### [CAD and scene scripts]
★ ★ ★ ★ ★ ★ ★
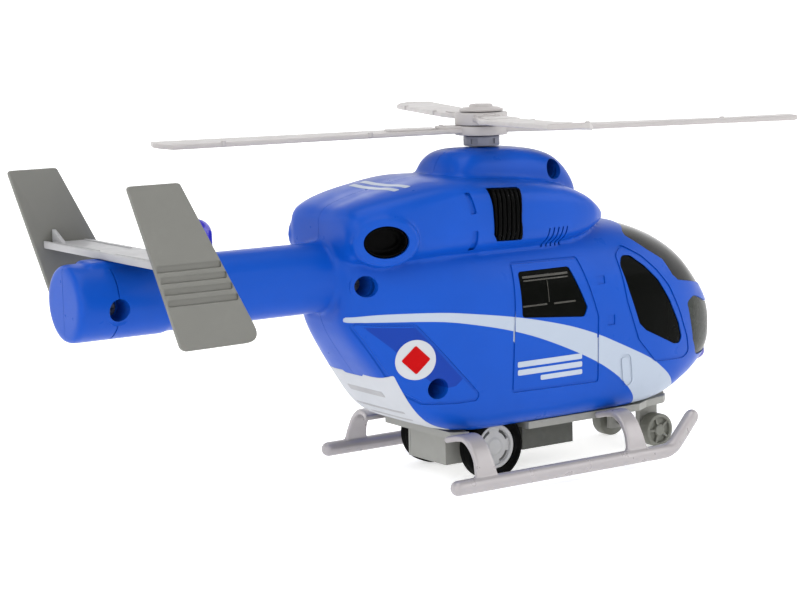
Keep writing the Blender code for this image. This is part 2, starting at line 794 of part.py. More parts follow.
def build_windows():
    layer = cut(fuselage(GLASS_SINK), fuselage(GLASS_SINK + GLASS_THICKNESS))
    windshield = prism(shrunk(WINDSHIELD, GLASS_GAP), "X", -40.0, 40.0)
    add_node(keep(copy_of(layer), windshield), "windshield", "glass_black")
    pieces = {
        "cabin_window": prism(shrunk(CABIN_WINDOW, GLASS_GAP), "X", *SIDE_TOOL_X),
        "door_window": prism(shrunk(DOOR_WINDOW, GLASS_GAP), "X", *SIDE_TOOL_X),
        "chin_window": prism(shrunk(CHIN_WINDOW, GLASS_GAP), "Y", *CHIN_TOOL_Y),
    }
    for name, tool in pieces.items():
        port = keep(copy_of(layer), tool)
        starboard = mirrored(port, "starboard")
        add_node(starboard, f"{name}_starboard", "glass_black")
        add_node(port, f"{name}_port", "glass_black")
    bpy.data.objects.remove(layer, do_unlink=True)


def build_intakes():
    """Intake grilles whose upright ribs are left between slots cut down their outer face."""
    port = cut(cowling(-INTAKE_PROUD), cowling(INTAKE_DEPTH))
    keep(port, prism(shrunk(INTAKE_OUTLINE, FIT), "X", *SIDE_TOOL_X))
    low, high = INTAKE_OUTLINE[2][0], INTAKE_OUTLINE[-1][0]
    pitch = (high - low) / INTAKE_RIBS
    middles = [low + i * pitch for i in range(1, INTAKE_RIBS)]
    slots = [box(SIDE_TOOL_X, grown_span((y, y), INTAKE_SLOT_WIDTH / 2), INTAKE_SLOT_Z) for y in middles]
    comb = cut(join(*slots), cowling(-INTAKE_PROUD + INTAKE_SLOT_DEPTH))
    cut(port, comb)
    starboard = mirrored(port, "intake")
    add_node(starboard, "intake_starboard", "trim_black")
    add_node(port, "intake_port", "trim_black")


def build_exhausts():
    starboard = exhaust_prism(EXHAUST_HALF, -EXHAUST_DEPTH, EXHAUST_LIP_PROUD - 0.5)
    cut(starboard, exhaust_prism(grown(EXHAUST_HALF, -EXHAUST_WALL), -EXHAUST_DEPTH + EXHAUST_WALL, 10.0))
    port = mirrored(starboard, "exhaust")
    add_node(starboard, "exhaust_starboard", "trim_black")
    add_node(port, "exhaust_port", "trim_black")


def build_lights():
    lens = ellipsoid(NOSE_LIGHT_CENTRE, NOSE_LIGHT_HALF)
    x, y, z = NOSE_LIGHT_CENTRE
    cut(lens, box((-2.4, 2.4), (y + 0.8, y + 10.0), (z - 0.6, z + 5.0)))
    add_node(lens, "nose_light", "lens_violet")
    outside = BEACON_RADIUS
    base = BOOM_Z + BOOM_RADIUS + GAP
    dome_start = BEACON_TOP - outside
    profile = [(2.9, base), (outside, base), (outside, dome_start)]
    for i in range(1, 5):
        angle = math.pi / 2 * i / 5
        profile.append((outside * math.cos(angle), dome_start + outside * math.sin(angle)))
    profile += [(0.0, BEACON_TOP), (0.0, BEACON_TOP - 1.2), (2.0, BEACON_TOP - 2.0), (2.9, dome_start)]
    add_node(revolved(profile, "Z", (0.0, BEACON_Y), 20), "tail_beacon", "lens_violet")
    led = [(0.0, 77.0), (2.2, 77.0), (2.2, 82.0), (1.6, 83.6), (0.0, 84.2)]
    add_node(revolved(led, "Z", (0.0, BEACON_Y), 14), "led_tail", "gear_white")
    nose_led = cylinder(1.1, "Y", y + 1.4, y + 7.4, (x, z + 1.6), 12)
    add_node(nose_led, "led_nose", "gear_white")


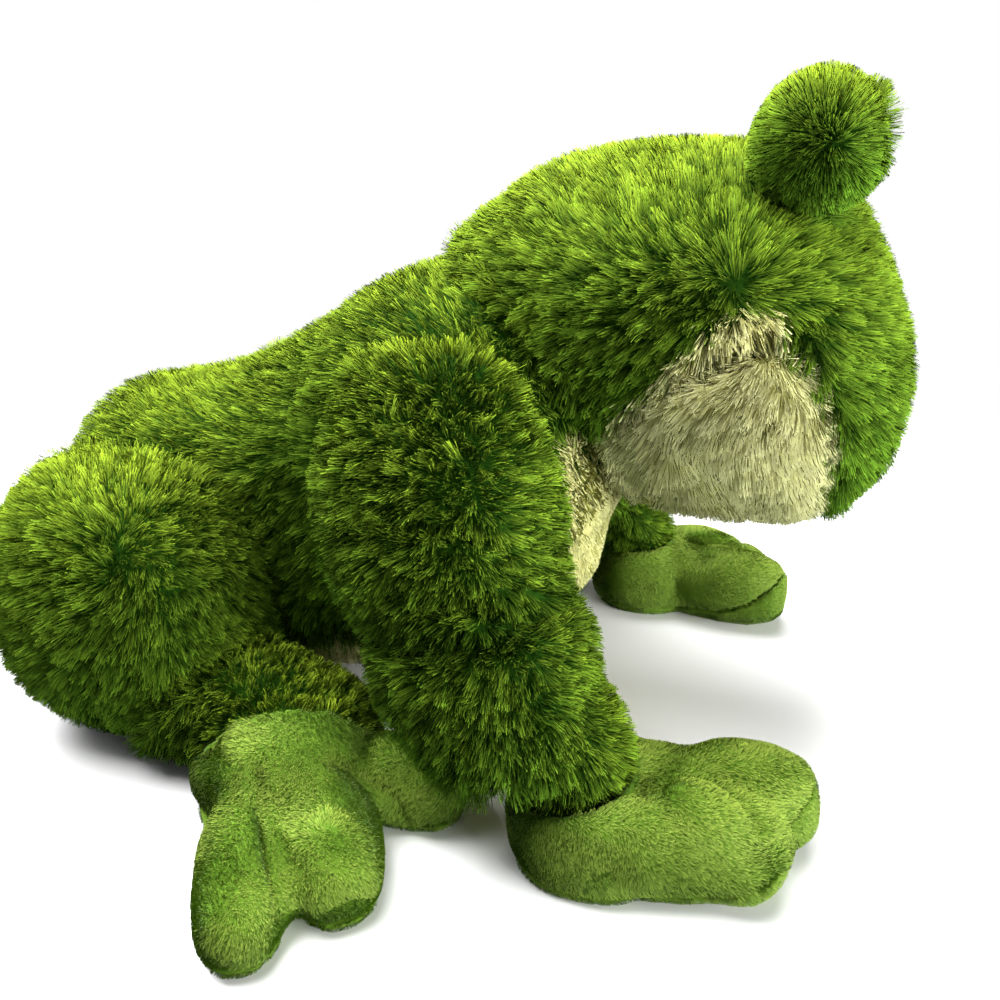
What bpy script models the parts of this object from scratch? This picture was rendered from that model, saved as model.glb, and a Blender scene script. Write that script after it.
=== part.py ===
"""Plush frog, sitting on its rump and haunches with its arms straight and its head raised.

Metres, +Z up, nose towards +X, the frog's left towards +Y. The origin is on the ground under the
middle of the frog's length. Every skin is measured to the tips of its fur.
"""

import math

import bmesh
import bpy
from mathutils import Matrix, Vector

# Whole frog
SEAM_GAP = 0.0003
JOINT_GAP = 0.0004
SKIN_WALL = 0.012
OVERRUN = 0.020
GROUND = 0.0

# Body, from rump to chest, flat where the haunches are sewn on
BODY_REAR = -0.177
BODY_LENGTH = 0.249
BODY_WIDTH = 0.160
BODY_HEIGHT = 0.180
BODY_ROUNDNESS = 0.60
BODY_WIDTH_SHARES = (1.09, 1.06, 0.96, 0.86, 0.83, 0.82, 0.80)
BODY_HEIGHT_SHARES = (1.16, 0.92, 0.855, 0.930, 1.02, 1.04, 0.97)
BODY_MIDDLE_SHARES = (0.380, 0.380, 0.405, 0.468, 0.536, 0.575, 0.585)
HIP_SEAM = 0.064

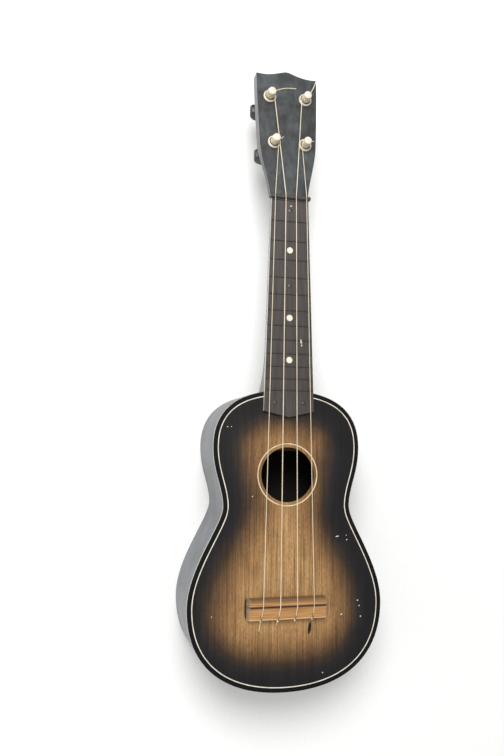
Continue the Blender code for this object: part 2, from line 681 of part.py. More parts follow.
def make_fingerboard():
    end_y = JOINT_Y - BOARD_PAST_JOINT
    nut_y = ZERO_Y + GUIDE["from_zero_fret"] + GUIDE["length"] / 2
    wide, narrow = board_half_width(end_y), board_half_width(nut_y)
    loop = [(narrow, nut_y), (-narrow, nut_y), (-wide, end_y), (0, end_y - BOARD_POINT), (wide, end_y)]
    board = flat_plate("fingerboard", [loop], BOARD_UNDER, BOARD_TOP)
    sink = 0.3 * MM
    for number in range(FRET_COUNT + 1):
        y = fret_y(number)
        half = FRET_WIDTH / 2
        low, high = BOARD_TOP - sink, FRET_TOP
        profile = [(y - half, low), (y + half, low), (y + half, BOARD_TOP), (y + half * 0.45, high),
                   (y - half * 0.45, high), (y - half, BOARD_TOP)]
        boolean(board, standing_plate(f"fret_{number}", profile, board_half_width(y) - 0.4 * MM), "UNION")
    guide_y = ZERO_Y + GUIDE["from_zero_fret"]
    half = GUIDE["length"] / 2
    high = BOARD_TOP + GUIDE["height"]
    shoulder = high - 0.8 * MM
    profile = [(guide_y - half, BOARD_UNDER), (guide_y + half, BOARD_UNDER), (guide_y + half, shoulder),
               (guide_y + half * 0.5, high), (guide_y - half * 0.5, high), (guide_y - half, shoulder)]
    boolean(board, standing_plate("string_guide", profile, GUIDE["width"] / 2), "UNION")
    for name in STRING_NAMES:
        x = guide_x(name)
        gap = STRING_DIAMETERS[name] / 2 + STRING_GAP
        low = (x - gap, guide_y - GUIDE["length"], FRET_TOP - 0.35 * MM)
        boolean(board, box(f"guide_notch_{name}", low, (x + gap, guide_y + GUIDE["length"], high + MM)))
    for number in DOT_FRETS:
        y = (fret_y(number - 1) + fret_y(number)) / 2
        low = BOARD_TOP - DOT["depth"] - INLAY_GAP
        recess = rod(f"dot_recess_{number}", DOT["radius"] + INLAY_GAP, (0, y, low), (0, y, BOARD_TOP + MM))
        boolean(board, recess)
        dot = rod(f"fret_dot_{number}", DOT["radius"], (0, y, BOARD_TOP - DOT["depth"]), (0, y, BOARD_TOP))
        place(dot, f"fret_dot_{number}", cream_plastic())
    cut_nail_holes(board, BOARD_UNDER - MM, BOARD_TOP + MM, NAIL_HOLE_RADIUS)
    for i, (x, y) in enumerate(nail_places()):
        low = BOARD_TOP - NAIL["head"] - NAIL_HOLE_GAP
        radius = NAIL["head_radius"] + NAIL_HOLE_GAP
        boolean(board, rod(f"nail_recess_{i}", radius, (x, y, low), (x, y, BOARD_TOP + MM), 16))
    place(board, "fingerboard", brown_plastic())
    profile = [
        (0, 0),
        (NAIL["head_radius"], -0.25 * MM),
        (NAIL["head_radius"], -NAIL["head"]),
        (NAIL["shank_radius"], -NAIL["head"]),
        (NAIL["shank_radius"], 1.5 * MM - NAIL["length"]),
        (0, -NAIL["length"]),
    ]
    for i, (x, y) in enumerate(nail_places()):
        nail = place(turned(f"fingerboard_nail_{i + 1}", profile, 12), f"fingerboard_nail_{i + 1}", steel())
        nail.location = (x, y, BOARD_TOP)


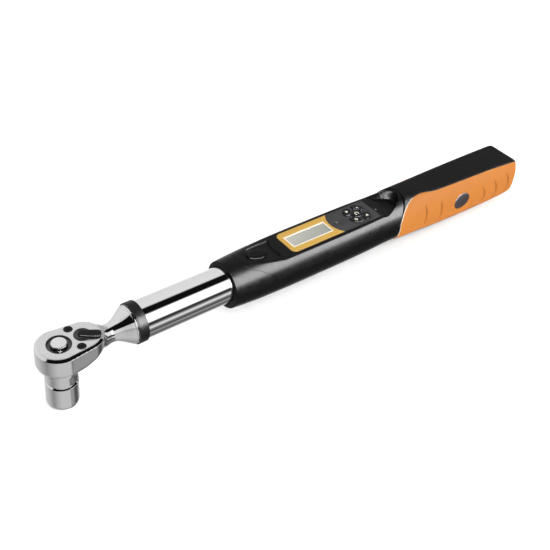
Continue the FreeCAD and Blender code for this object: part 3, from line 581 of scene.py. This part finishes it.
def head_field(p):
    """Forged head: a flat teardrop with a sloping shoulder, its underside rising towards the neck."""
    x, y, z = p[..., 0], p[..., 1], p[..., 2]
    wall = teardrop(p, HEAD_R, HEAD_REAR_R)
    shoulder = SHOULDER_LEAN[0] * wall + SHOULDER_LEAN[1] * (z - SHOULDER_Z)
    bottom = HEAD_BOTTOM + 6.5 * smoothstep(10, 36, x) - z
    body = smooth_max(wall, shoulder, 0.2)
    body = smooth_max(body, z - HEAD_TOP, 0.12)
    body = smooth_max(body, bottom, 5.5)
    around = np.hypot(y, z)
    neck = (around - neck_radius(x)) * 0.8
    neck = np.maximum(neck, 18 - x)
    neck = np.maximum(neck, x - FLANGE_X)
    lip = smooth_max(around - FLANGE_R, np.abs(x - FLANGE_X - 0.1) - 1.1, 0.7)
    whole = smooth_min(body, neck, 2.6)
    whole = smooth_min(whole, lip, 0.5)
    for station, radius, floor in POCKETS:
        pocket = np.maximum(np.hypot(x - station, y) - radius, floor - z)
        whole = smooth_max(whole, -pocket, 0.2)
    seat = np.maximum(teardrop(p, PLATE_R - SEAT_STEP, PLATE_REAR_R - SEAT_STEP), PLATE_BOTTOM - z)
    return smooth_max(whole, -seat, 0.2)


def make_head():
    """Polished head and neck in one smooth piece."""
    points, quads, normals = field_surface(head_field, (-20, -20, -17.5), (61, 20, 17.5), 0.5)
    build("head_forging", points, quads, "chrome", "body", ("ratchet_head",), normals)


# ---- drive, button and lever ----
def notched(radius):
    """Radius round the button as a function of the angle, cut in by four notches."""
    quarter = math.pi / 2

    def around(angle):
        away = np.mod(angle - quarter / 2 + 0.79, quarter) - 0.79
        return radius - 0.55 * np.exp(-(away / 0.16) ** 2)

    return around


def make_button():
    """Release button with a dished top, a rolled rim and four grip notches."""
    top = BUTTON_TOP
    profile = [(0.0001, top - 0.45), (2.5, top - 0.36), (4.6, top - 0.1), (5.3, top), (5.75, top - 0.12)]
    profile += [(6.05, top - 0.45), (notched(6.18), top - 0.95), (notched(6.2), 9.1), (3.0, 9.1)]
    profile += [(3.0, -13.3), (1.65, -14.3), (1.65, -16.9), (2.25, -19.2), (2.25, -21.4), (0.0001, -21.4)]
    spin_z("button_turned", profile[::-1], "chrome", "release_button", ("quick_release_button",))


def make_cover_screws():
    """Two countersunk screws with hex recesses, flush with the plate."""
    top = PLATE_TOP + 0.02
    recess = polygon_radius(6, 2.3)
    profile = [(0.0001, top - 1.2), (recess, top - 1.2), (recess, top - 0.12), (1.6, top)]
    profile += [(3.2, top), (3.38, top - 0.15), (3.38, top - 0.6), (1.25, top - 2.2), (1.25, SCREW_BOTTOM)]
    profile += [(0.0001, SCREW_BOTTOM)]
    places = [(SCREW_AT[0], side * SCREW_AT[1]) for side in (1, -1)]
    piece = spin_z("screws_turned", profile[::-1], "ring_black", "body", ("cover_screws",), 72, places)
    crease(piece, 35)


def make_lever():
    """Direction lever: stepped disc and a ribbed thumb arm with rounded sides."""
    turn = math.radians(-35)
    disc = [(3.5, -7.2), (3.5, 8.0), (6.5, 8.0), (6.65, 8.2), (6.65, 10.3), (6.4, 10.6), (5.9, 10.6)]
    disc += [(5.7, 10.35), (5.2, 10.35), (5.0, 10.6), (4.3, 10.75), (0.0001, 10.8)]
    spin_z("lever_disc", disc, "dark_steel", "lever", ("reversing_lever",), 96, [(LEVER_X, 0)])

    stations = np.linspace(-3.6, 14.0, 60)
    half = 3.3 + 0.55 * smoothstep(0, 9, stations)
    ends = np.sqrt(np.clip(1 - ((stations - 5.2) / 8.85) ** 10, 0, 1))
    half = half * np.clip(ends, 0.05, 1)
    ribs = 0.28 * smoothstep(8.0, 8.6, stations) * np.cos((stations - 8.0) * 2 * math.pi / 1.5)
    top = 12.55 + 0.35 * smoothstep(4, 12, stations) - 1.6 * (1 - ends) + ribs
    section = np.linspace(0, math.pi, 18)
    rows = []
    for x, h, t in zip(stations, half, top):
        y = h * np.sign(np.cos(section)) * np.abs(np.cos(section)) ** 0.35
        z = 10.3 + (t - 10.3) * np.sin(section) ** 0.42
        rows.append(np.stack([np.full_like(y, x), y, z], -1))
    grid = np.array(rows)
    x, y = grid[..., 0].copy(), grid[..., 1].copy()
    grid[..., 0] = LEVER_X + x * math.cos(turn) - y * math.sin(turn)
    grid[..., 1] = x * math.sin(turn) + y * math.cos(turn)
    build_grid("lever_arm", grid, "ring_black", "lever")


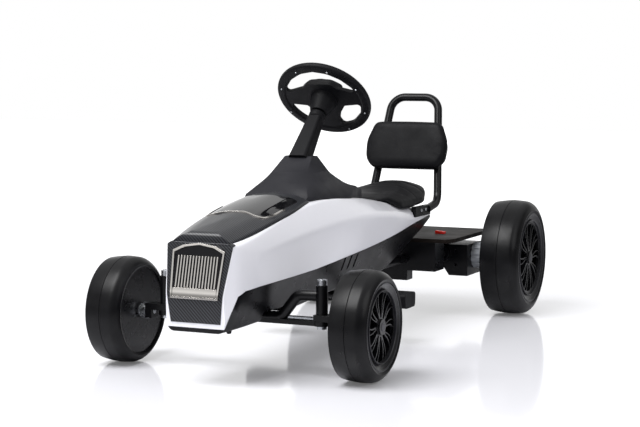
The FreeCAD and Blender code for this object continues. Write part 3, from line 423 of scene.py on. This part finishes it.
★ ★ ★ ★ ★ ★ ★
Take the lines from the start of the records through the line holding "bpy.data.objects.remove(layer, do_unlink=True)", both included, and please print them exactly, with nothing else.

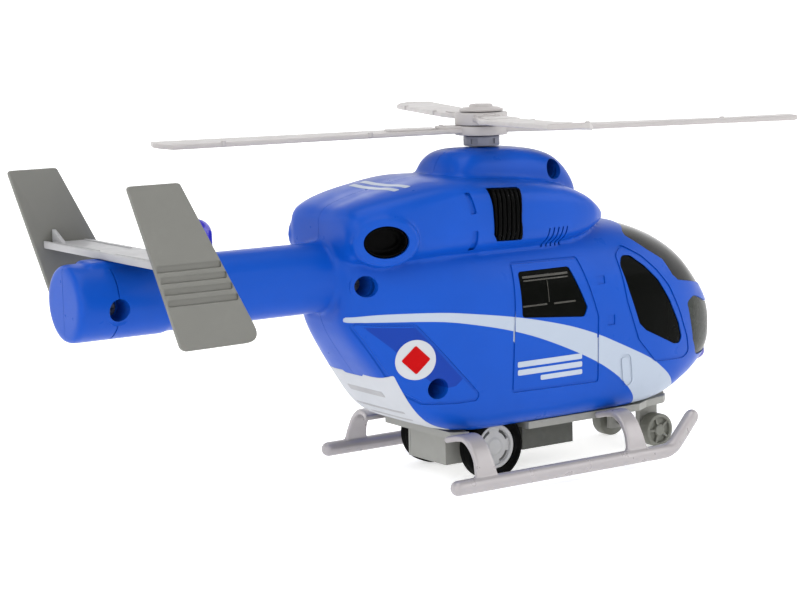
Keep writing the Blender code for this image. This is part 2, starting at line 794 of part.py. More parts follow.
def build_windows():
    layer = cut(fuselage(GLASS_SINK), fuselage(GLASS_SINK + GLASS_THICKNESS))
    windshield = prism(shrunk(WINDSHIELD, GLASS_GAP), "X", -40.0, 40.0)
    add_node(keep(copy_of(layer), windshield), "windshield", "glass_black")
    pieces = {
        "cabin_window": prism(shrunk(CABIN_WINDOW, GLASS_GAP), "X", *SIDE_TOOL_X),
        "door_window": prism(shrunk(DOOR_WINDOW, GLASS_GAP), "X", *SIDE_TOOL_X),
        "chin_window": prism(shrunk(CHIN_WINDOW, GLASS_GAP), "Y", *CHIN_TOOL_Y),
    }
    for name, tool in pieces.items():
        port = keep(copy_of(layer), tool)
        starboard = mirrored(port, "starboard")
        add_node(starboard, f"{name}_starboard", "glass_black")
        add_node(port, f"{name}_port", "glass_black")
    bpy.data.objects.remove(layer, do_unlink=True)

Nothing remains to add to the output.